Aditya Gumay, pengurus sanggar Lenong Bocah dan pemimpin sanggar Ananda, seperti telah sangat berpengalaman dalam menyantroni film ini. Bahkan mengalahi kualitas dari sineas lokal yang telah berpuluh-puluh film diproduksi. Untuk filmnya ini, Aditya mengajak penonton untuk belajar bagaimana sikap kita jika ada di posisi para karakter. Tanpa ada kesan penguliahan dini. Ditambah juga bagaimana Aditya memfokuskan dunia kehajian dengan berbagai aspek dan subjek. Di sini jelas kita sadar dan tau jika gelar haji bukan semata tuntutan Tuhan, tetapi juga dengan maksud lain. Gengsi, tujuan reklame promosi kampanye, serta kesombongan belaka. Lewat karakter Emaklah, arti haji dipaparkan dengan benar dan penuh kebijkasanaan. Bagaimana proses Emak menggapai cita-citanya tidak hanya patut diikuti tetapi juga dipelajari setiap detail-nya. Niscaya, guliran itulah yang akan membuat kelopak mata Anda basah dengan sendirinya.

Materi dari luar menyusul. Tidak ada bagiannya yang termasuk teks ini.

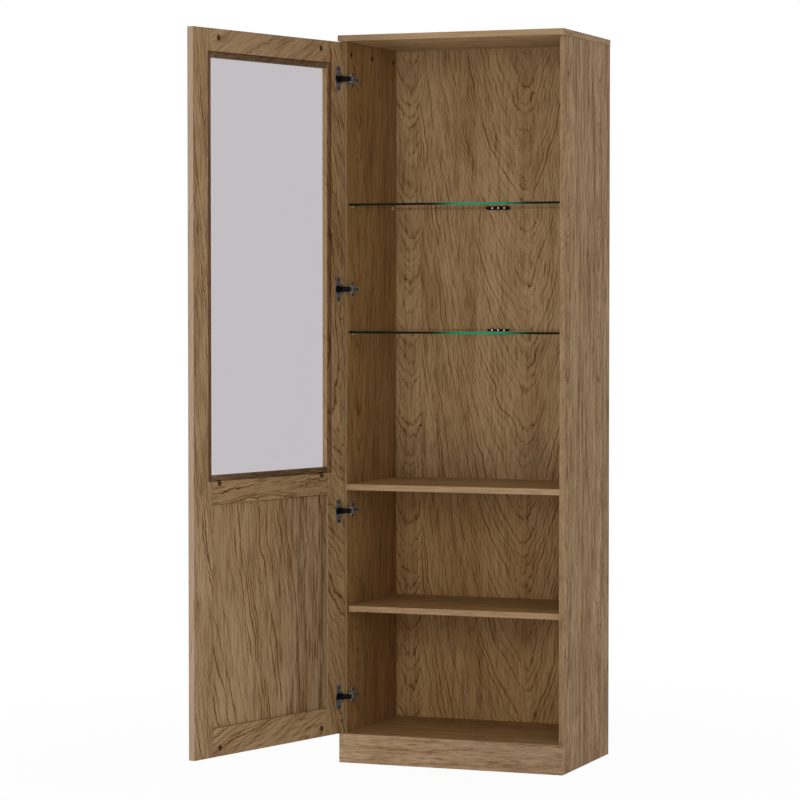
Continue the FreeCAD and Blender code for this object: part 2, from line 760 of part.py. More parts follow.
def hinge_arm():
    """A channel that tapers to its tail, with a cranked nose whose two cheeks hold the slot."""
    body = new_body("HingeArm")
    lift = "Sizes.arm_lift"
    web = "Sizes.arm_web"
    tail = "Sizes.arm_reach_back"
    cheek = "Sizes.arm_cheek_back"
    floor = f"({lift} - Sizes.arm_cheek_depth)"
    crank_x = f"({lift} + Sizes.arm_crank_out)"
    crank_back = "Sizes.arm_crank_back"
    crank_front = "-Sizes.arm_crank_front"
    pin_x = side_x(ARM_PIN_X)
    pin_y = side_y(ARM_PIN_Y)
    play = "(Sizes.arm_pin_radius + Sizes.arm_slot_play)"
    nose = f"({play} + Sizes.arm_nose_wall)"
    travel = f"(Sizes.cup_pin_orbit + {LINK_LENGTH} - Sizes.arm_pin_orbit)"
    end_x = f"({pin_x} + {travel})"
    slot_y = f"({pin_y} + {travel} * sin(Sizes.link_line_angle) / 2)"
    past_tail = f"{tail} + {OVERRUN}"
    past_side = f"(Sizes.arm_half + {OVERRUN})"
    past_nose = f"{pin_y} - 2 * {nose}"
    past_crank = f"{crank_x} + {CHANNEL_OVERRUN}"
    profile = sketch_on(body, "XY_Plane")
    outline(profile, [
        (lift, tail), (f"{lift} - {web}", tail), (f"{lift} - {web}", cheek),
        (floor, f"{cheek} - Sizes.arm_cheek_depth"), (floor, "0"),
        (f"{pin_x} - {nose}", slot_y), (f"{end_x} + {nose}", slot_y),
        (crank_x, crank_front), (lift, crank_back),
    ])
    pad(body, profile, "2 * Sizes.arm_half", midplane=True)
    nose_bar = sketch_on(body, "XY_Plane")
    stadium(nose_bar, pin_x, end_x, slot_y, nose)
    pad(body, nose_bar, "2 * Sizes.arm_half", midplane=True)
    channel = sketch_on(body, "XY_Plane")
    outline(channel, [
        (f"{lift} - {web}", past_tail), ("0", past_tail), ("0", past_nose),
        (past_crank, past_nose), (past_crank, crank_front),
        (f"{crank_x} - {web}", crank_front), (f"{lift} - {web}", crank_back),
    ])
    pocket(body, channel, "2 * (Sizes.arm_half - Sizes.arm_wall)", midplane=True)
    slot = sketch_on(body, "XY_Plane")
    stadium(slot, pin_x, end_x, slot_y, play)
    pocket(body, slot, "4 * Sizes.arm_half", midplane=True)
    for sign in ("", "-"):
        taper = sketch_on(body, "YZ_Plane")
        outline(taper, [
            (cheek, f"{sign}Sizes.arm_half"), (past_tail, f"{sign}Sizes.arm_tail_half"),
            (past_tail, f"{sign}{past_side}"), (cheek, f"{sign}{past_side}"),
        ])
        pocket(body, taper, f"{lift} + {OVERRUN}", reverse=True)
    holes = sketch_on(body, "YZ_Plane", lift)
    for inset in ("arm_screw_front", "arm_screw_rear"):
        circle(holes, f"Sizes.{inset}", "0", "Sizes.arm_screw_radius + Sizes.arm_hole_gap")
    pocket(body, holes, web)
    return body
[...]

Sinematografi film ini memang tidak indah, tapi tamparan ceritanya sendiri sudah cukup membantu kameramen dalam menangkap gambar lusuh sebuah perkampungan. Musiknya pun boleh dikatakan biasa, dan sekali lagi penceritaan yang kuatlah menutupi segala kekurangan film ini. Betapapun itu, puncak kreasi saya sematkan kepada Aty Cancer dan Reza Rahardian yang bermain dengan sangat mantap. Hubungan ibu-anak yang sangat klop menepiskan skeptis buruk saya sebelumnya. Apa yang dimainkan mereka adalah sebuah contoh bagaimana aktor seharusnya menjiwai peran dengan sungguh-sungguh. Penyelamatan kedua untuk film ini. Para pendukungnya tidak ada masalah, semua bermain cukup apik, terutama Henidar Amroe yang walau sekilas tapi mempu memberi hawa panas.

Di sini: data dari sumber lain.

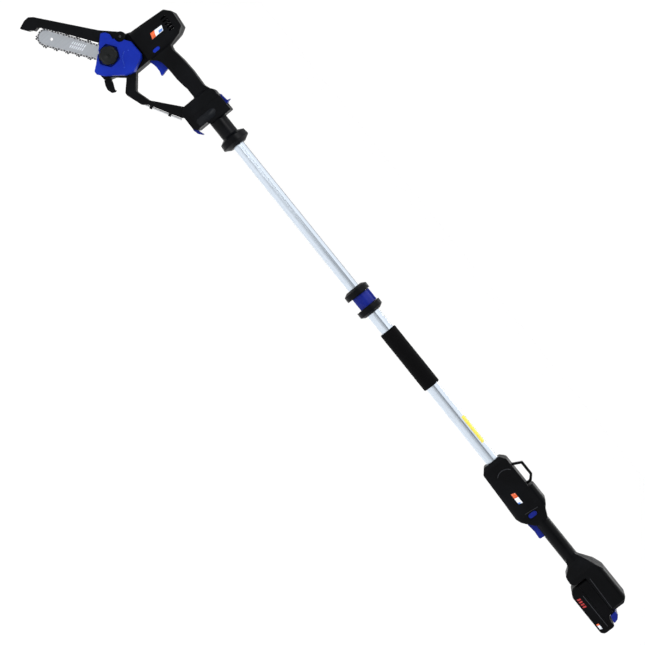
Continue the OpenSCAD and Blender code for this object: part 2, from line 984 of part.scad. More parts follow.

Sayang sekali, pada satu kesempatan saya nilai Aditya melakukan keteledoran dan men-shoot dan mentransfernya ke pita seluloid. Luka tangan kanan saat ia melukis ternyata ditranslasikan sehingga di adegan berikutnya yang sakit malah tangan kiri. Adegan miss tadi untunglah hanya muncul beberapa detik yang tidak begitu mengganggu. Bahkan adegan tadi beriringan dengan curahan hati Emak yang sangat memorable.

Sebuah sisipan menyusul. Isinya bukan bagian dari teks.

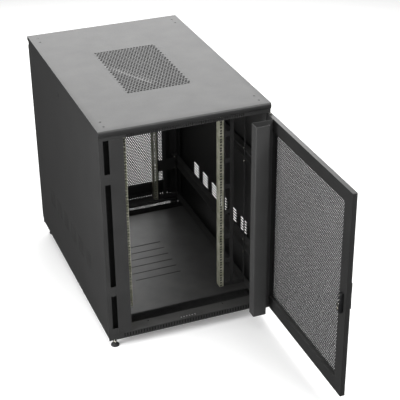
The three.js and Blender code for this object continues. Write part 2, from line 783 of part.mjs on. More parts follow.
add(door, 'lock_case', lockCase(), 'plastic');
add(door, 'latch_cam', latchCam(), 'steel');

add(cabinet, 'rear_door_frame', rearDoorFrame(), 'panel');
add(cabinet, 'rear_door_mesh', rearDoorMesh(), 'mesh');
add(cabinet, 'rear_door_lock', rearLock(), 'plastic');

export default rack;
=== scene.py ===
# Network server rack cabinet: the looks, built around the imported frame.
import math
import random

import bmesh
import bpy
from mathutils import Matrix, Vector


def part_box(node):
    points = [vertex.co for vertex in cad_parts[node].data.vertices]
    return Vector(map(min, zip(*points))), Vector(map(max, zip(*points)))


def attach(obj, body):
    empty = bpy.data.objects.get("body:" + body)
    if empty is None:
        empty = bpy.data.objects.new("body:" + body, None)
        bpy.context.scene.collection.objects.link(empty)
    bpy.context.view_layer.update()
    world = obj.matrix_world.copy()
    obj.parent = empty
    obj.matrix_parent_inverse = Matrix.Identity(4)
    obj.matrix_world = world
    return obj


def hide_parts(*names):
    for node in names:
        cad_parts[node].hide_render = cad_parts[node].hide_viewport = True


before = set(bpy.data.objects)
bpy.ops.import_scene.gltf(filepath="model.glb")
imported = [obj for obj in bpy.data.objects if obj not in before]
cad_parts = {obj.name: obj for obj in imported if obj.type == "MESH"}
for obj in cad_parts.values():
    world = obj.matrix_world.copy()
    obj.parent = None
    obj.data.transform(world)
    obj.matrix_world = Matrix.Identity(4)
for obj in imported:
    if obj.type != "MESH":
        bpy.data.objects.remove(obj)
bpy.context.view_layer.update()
frontRail, rearRail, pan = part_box("base_front_rail"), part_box("base_rear_rail"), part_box("bottom_panel")
mm = 0.001
random.seed(22)
print("frame loaded:", len(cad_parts), "nodes")


# small tools
def hexColour(code):
    channels = [int(code[i:i + 2], 16) / 255 for i in (1, 3, 5)]
    return [c / 12.92 if c <= 0.04045 else ((c + 0.055) / 1.055) ** 2.4 for c in channels] + [1.0]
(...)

Emak dalam satu sisi bisa dijadikan objek pembelajaran tentang kepasrahan umat kepada pencipta-Nya. Kita memang sepatutnya berdoa dan berusaha, tapi sang Khalik lah penentu tujuan perjuangan kita. Emak, yang luar biasa kepinginnya menapakkan kaki di Mekkah, harus rela mengikuti jalan Tuhan dalam mencapainya, sekalipun pahit geti harus diemutnya. Di satu sisi lagi, Emak bisa jadi wadah baru bagi sutradara yang lain agar berani membuat film non-komersil yang patut diperhitungkan. Semoga Aditya Gumay di karya berikutnya mampu mencapai kualitas seperti film ini. Dan semoga ada film lain yang memposisikan Reza dan Aty dalam satu frame. Akting mereka membuat saya rindu akan film dengan tingkat emosional tinggi dari para pemainnya.